The only difference between cheating and an open relationship is communication. You give your partner consent to go and have their needs met by someone who isn’t you. Or they could just do it on the sly, and you’d never know (we all know a victim and a perpetrator in a cheating saga). I don’t think anyone with a conscience really condones that approach either, unless they’re an arsehole.
One word stops open relationships being a reality for me: jealousy. I don’t want other people playing with my toys. They’re mine. You can look, but you can’t touch. And I rank my own value highly; call me prestige, but if you have me, I’m yours and nobody else’s.

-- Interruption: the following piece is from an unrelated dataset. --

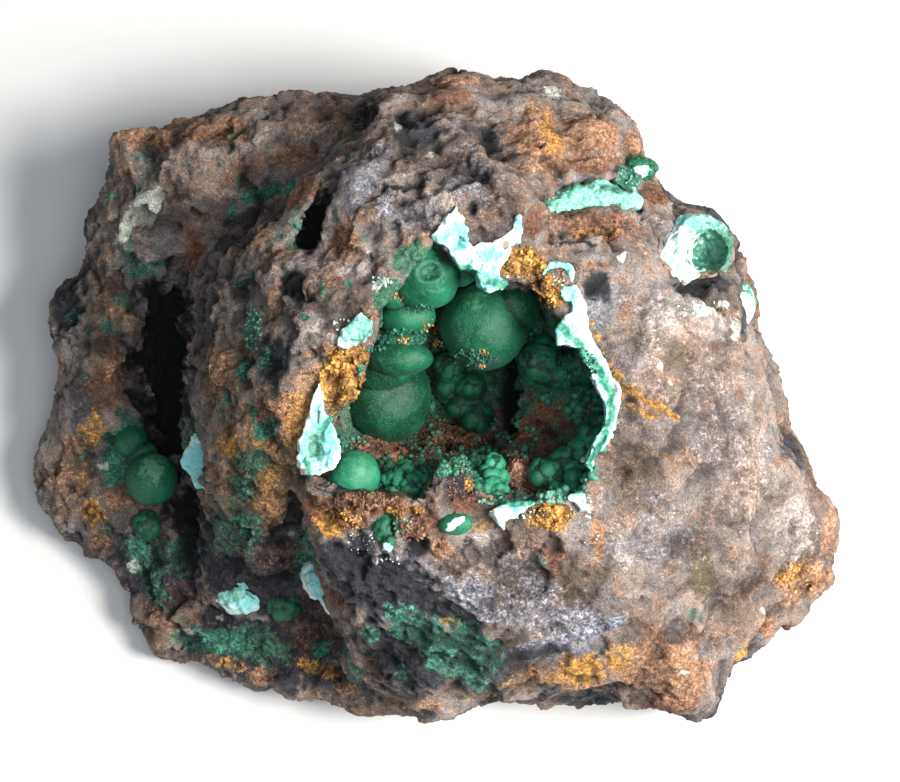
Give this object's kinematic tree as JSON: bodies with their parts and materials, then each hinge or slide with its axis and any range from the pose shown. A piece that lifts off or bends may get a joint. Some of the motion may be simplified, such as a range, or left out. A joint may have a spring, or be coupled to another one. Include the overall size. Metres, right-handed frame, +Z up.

Relationships, open or not, are personal. You might be nothing but honest, loyal, loving, affectionate, and completely committed to your partner: if there’s no reciprocity, it’s dead in the water. A reality of modern-day relationships is that they’re changeable just like the people in them. I don’t think the key to happiness lies in abandoning monogamy. There needs to be a revival of old-school values and a willingness to work on a relationship, rather than at the first sign of trouble to throw it on the scrap heap and look for the next new shiny thing. Rome wasn’t built in a day. And I’m sure we’ve all heard stories from our parents about when they lived in a dodgy two bed flat with a horse tied to a tree on the lawn out front (I have). We strive for perfection when it doesn’t exist. We think there’s always something better.
I’m not saying to settle is the solution. I think the key is to be realistic, and if we’re seeking out multiple need-pleasers outside of our relationships, chances are we shouldn’t be in them. Relationship status: it’s complicated.